Of course, we also cannot mistake this process for movement alone, pure busyness for the sake of itself. The process must be paired with direction away from or, ideally, towards something. Otherwise there is no thrust of life and consciousness into the world, and we have no capacity to affect change upon the world. Yet in the context of each system’s ends, we can begin to understand a given loop’s generative instructions, that is the means or process, and whether or not the means and ends are in alignment. Oftentimes the means imply a transformation that is often at odds with the explicitly stated ends. E.g. our entire education industry, despite the rhetoric, actually creates mindless obedience and disconnection, and destroys creativity, initiative, self-determination and responsibility. 

For whether we like it or not, each system, entity, or organism we come into contact with is spinning us in a certain direction, towards a certain end of its own. We are always relating, and those relationships define us, and form an emergent pattern that incorporates us and our environment into a greater whole. Reality is a maelstrom of emergent patterns formed of feedback loops at all levels of existence. These feedback loops are constantly synching up, disrupting, being disrupting, and moving together or apart. Each potential response of a feedback loop corresponds to a different mode of being: surrendering to synching up your feedback loop with that of a loop around you (around a charismatic or forceful personality, for example; or more benignly, someone you trust), imposing one’s feedback loop on another loop (when we take lead and those around us follow- or else, a battle of feedback loops occurs to determine which one becomes dominant), or have our feedback loop rattled and disrupted, slowing in down and allowing another feedback loop to “get inside” ours, predicting our behavior before we’re even aware of it and forcibly causing submission. 
On one level this conflict between wills and consciousnesses seems brutal and medieval, but only at the level of the conflict. At the level of the emergent pattern this conflict creates, it often gives rise to both the mundane and the mysterious human and natural phenomena that we take for granted in our existence. And letting someone lead us is a normal and healthy response in many if not most circumstances of life. Consuming any form of entertainment, for example, implies we have surrendered to that process. Using any designed object implies this as well.

Even so, we think that in the moments that matter the most, we need to actively try to be successful in them. We tense up, and each movement becomes measured but also clumsy, for our system is not working in unison.
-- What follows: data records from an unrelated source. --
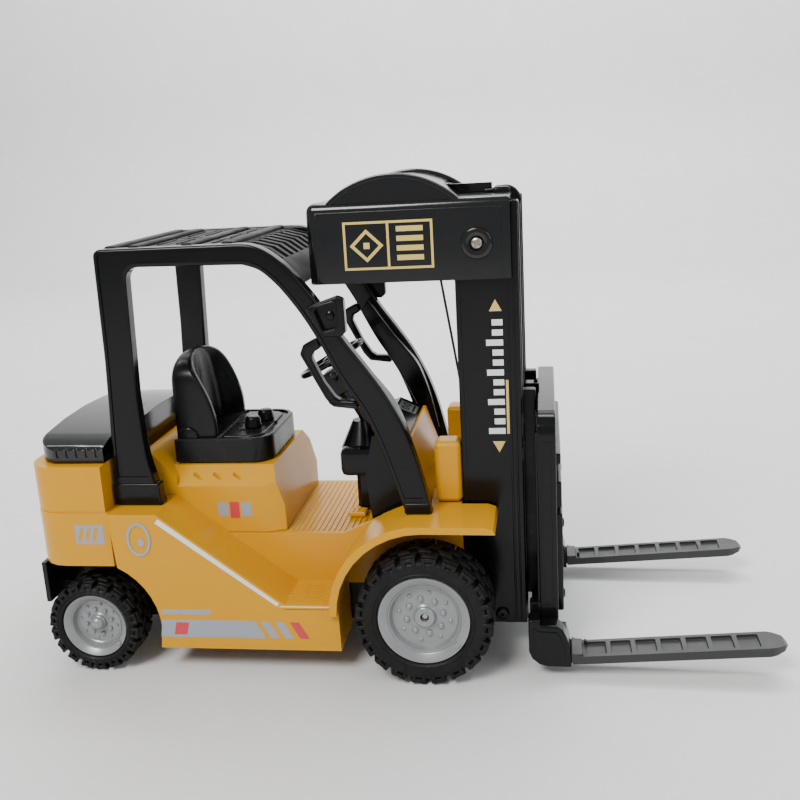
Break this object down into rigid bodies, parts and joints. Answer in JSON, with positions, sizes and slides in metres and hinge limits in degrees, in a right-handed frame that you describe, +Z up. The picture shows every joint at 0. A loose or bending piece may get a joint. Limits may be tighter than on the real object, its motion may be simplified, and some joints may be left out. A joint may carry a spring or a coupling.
{
  "type": "toy forklift truck",
  "caption": "Toy forklift truck with rolling wheels, a turning steering wheel and a fork carriage that a cord loop hauls up and down the mast.",
  "frame": {"origin": "on the ground at the centre of the footprint", "axes": "+X towards the fork tips, +Y to the truck's left, +Z up"},
  "size_m": [0.33, 0.138, 0.216],
  "materials": {
    "yellow": "glossy golden yellow moulding",
    "black": "satin to glossy black moulding",
    "silver": "silver-grey painted plastic",
    "rubber": "soft black rubber",
    "steel": "bright nickel plate",
    "cord": "thin black braided cord"
  },
  "bodies": {
    "truck": {"body_shell": "yellow", "counterweight": "yellow", "seat_box": "yellow", "dash_cowl": "yellow", "pedal": "yellow", "mast_bracket_right": "yellow", "mast_bracket_left": "yellow", "engine_cover": "black", "seat_base": "black", "seat_back": "black", "lever_knob_a": "black", "lever_knob_b": "black", "dashboard": "black", "underframe": "black", "guard_side_right": "black", "guard_side_left": "black", "guard_roof": "black", "grab_handle_right": "black", "grab_handle_left": "black", "lamp_housing_right": "black", "lamp_housing_left": "black", "mast_column_right": "black", "mast_column_left": "black", "mast_top_bar": "black", "mast_foot_bar": "black", "winch_half_right": "black", "winch_half_left": "black", "winch_screw_right": "steel", "winch_screw_left": "steel", "cord_top": "cord", "cord_rear": "cord", "cord_lift": "cord", "cord_lower": "cord"},
    "front_wheels": {"front_axle": "steel", "rim_front_right": "silver", "rim_front_left": "silver", "tyre_front_right": "rubber", "tyre_front_left": "rubber"},
    "rear_wheels": {"rear_axle": "steel", "rim_rear_right": "silver", "rim_rear_left": "silver", "hub_cap_rear_right": "silver", "hub_cap_rear_left": "silver", "tyre_rear_right": "rubber", "tyre_rear_left": "rubber"},
    "steering": {"steering_wheel": "black"},
    "drum": {"winding_drum": "black"},
    "pulley_top": {"top_pulley": "black"},
    "pulley_low": {"low_pulley": "black"},
    "carriage": {"load_backrest": "black", "slide_right": "black", "slide_left": "black", "fork_hook_right": "black", "fork_hook_left": "black", "fork_right": "black", "fork_left": "black"}
  },
  "joints": [
    {"name": "front_wheels_roll", "type": "hinge", "parent": "truck", "child": "front_wheels", "pos_m": [0.013, 0, 0.03], "axis": [0, 1, 0], "continuous": true},
    {"name": "rear_wheels_roll", "type": "hinge", "parent": "truck", "child": "rear_wheels", "pos_m": [-0.1395, 0, 0.022], "axis": [0, 1, 0], "continuous": true},
    {"name": "steering_turn", "type": "hinge", "parent": "truck", "child": "steering", "pos_m": [-0.034, 0, 0.131], "axis": [-0.4695, 0, 0.8829], "continuous": true},
    {"name": "lift", "type": "slide", "parent": "truck", "child": "carriage", "axis": [0, 0, 1], "range_m": [0, 0.07], "deforming": ["cord_lift", "cord_lower"]},
    {"name": "drum_turn", "type": "hinge", "parent": "truck", "child": "drum", "pos_m": [0.0028, 0, 0.19], "axis": [0, 1, 0], "range_deg": [0, 300]},
    {"name": "top_pulley_turn", "type": "hinge", "parent": "truck", "child": "pulley_top", "pos_m": [0.05, 0, 0.201], "axis": [0, 1, 0], "range_deg": [-681, 0]},
    {"name": "low_pulley_turn", "type": "hinge", "parent": "truck", "child": "pulley_low", "pos_m": [0.046, 0, 0.028], "axis": [0, 1, 0], "range_deg": [-681, 0]}
  ],
  "couplings": [
    {"joint": "drum_turn", "follows": "lift", "rad_per_m": 74.627},
    {"joint": "top_pulley_turn", "follows": "lift", "rad_per_m": -169.49},
    {"joint": "low_pulley_turn", "follows": "lift", "rad_per_m": -169.49}
  ]
}
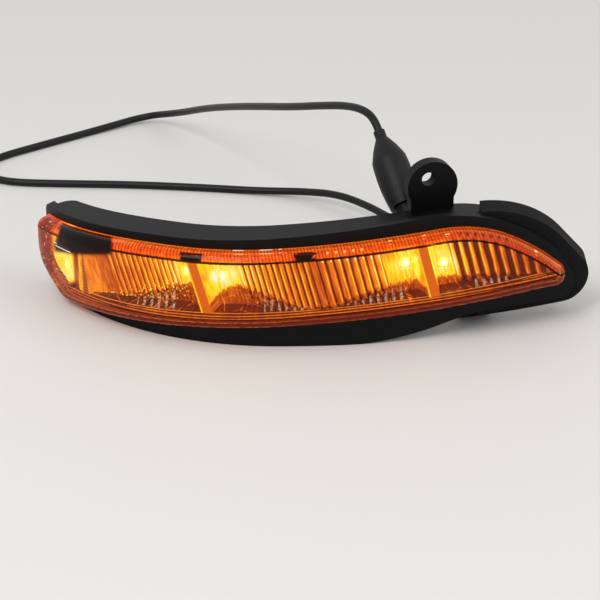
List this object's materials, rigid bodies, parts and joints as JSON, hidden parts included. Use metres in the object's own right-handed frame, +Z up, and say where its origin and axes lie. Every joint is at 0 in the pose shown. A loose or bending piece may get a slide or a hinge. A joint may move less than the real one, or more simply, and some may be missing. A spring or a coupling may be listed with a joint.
{
  "type": "mirror turn signal lamp",
  "caption": "Long curved amber side marker for a door mirror: black housing with fixing ear, clear cover, fluted reflector, light emitting diodes, rubber boot and lead with connector",
  "frame": {"origin": "Middle of the lamp's own box in plan, without the lead and its connector, at the level of the surface that it stands on.", "axes": "X runs along the lamp, its pointed end at +X and the end that wraps round at -X; the cover faces -Y; Z is up."},
  "size_m": [0.2552, 0.2469, 0.0725],
  "materials": {
    "black_plastic": "moulded black ABS, fine satin grain",
    "clear_cover": "clear moulded polycarbonate, polished",
    "clear_insert": "clear moulded acrylic, polished facets",
    "adhesive": "cured black lamp adhesive",
    "mirror_metal": "vacuum aluminised over moulded plastic, bright",
    "foam": "closed cell foam rubber, matt",
    "board": "white solder mask over glass fibre board",
    "diode": "white package with amber phosphor dome",
    "component": "black epoxy and ceramic chip parts",
    "header_plastic": "natural nylon",
    "screw_steel": "zinc plated steel",
    "wire_jacket": "thin PVC wire jacket",
    "rubber_black": "moulded black rubber",
    "lead_jacket": "black PVC lead jacket, satin",
    "terminal_brass": "tin flashed brass"
  },
  "bodies": {
    "root": {"rear_housing": "black_plastic", "outer_lens": "clear_cover", "lens_bond": "adhesive", "reflector": "mirror_metal", "end_light_guide": "clear_insert", "tip_seal": "foam", "main_board": "board", "led_board_1": "board", "led_board_2": "board", "end_led_board": "board", "led_1": "diode", "led_2": "diode", "led_3": "diode", "led_4": "diode", "led_5": "diode", "resistors": "component", "driver_chip": "component", "wire_header": "header_plastic", "board_screws": "screw_steel", "reflector_screws": "screw_steel", "jumper_wires": "wire_jacket", "inner_wires": "wire_jacket", "cable_boot": "rubber_black", "vent_cap": "rubber_black", "lead": "lead_jacket", "connector_plug": "black_plastic", "plug_terminals": "terminal_brass"}
  },
  "joints": []
}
When this has happened, we have already been "looped"- we are out of sync with the context, which is unfolding faster than us. We are playing catch up, because our tension has frozen our organism in a stale, past moment rather than synching up to the unveiling of each new moment. 
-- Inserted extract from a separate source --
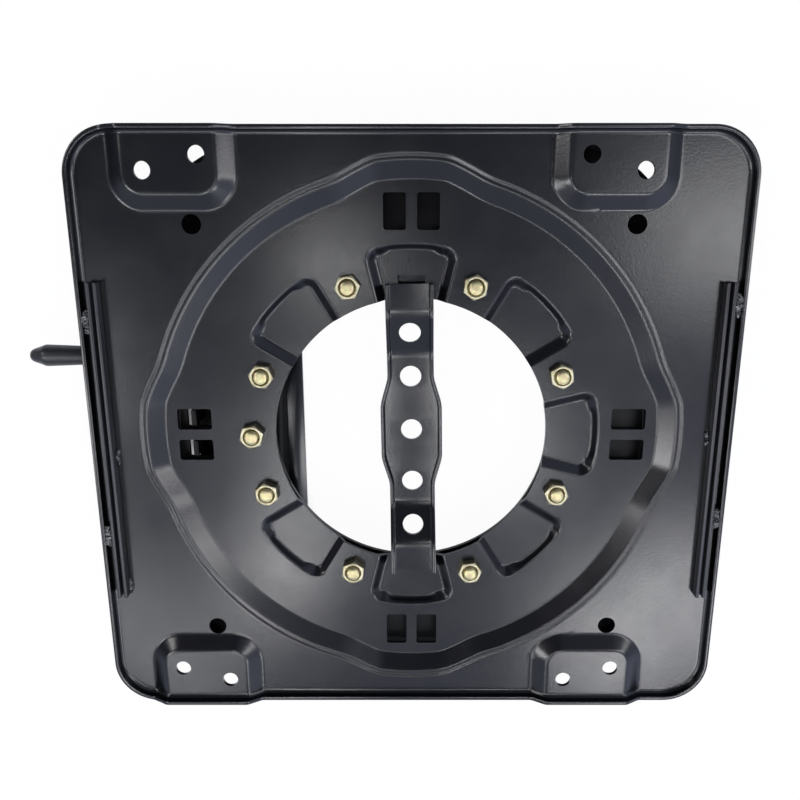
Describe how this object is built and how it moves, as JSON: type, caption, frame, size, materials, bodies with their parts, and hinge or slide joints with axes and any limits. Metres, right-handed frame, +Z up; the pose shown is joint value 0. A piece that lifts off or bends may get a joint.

The fact is, by the time we are in a given moment, the outcome of that moment is more or less predetermined based on the factors that led up to it. Even speaking solely about the percipient's organism, the outcome is a function of their preparation leading up to the moment in question and their state and process going into that moment. The more we try to micromanage in each moment, the more tension we create the finer our awareness becomes, the more we get tunnel vision and lose our ability to see the whole picture at once. Free will has diminishing returns the more finely we try and use it. Instead, free will is most effective and only really relevant when we speak about broad strokes of affirmation or renunciation. What do we move towards or away from, generally and in specific situations in our life? Do we act out our nature and our impulsions, and in what way? Do we persevere in face of obstacles, or find another way? Do we renounce a given situation, a given context? Or do we embrace it, even tacitly or through inaction? These broad strokes of affirmation and renunciation, corresponding to our impulsions towards or away from phenomena, are the basis of how we apply our free will. It makes no sense to apply free will finely in a situation that our organism does not want to be in, for example. 
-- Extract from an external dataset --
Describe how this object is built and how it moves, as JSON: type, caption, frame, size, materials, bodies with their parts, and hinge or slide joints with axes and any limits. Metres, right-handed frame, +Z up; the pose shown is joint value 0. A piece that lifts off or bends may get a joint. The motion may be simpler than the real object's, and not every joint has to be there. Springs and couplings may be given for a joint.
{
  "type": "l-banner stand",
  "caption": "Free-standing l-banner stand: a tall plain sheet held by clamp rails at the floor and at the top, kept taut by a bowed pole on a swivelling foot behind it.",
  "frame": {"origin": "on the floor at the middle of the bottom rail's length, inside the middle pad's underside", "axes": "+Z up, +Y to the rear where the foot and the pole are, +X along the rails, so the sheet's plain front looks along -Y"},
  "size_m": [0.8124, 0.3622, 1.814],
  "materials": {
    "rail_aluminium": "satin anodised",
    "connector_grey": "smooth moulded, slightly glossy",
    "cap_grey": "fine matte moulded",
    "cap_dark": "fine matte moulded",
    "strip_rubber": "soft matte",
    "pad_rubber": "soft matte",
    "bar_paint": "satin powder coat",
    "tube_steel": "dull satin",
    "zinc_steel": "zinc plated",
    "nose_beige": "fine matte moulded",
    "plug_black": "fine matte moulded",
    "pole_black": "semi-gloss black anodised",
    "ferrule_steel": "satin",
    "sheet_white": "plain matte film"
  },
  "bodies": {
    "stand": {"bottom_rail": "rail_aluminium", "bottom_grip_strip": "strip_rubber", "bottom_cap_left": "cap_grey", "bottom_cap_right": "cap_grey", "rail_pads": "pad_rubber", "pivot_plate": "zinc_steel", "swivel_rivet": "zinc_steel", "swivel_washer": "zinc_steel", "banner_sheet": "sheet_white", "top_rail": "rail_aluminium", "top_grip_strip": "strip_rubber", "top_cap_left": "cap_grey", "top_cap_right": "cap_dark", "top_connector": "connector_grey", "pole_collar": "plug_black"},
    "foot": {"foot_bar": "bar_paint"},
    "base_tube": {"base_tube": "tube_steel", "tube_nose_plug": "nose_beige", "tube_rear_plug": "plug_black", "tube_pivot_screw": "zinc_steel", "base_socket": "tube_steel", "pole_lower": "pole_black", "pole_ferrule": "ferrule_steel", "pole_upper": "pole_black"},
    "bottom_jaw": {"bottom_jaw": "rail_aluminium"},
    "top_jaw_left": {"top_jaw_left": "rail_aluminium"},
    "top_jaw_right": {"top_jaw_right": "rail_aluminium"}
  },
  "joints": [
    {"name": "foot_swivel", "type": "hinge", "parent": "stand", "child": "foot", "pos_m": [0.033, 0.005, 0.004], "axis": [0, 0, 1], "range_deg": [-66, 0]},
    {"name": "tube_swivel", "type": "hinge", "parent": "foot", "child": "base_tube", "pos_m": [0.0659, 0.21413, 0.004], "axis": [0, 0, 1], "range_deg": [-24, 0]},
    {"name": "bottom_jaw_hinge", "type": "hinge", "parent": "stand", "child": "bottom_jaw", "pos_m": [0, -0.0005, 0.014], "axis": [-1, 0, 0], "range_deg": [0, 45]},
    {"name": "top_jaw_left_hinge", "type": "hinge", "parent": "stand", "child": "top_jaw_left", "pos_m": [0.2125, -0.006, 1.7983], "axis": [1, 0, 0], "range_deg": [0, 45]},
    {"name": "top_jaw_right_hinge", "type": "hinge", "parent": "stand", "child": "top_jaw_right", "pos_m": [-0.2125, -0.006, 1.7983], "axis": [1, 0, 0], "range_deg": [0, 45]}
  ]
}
We intuitively know what we need to do, on an embodied level, or at least we know how to learn what we need to do. The circuitry and programming is built into our organism. Knowledge is not true unless we can do it, apply it. We cannot think our way to right action. So counter-intuitively, it is by relaxing and getting out of our own way that we free ourselves to act most effectively. After all, the moment is already made. Free will, of course, can help fine tune and train our instincts. We can make time and space and energy for practice, or for prioritizing what we value as important. But when game time comes around, all we can do is let something deeper and truer than our thinking mind take over, and relax into being, which paradoxically makes us more likely to succeed. We relax into our feedback loop, allowing it to rev up, and freeing it to be aware of opportunities in the moment and act upon them while understanding the consequences of that action. Learning and mastery is essentially the fundamental transformation of a given feedback loop through felt (aesthetic) experience in such a way that other feedback loops synch up with it- we essentially “get inside” their loop, through a greater awareness of the underlying patterns at play in the context. We are aware of when to act, and when we act, we know precisely what the result will be. I hit the metal in precisely this way with the hammer, and the exact shape I am imagining emerges. I do or say this, and I can be almost certain this person will react this way. This requires we allow our awareness to step into its role as witness, and finally focus on the task at hand, the entirety of it.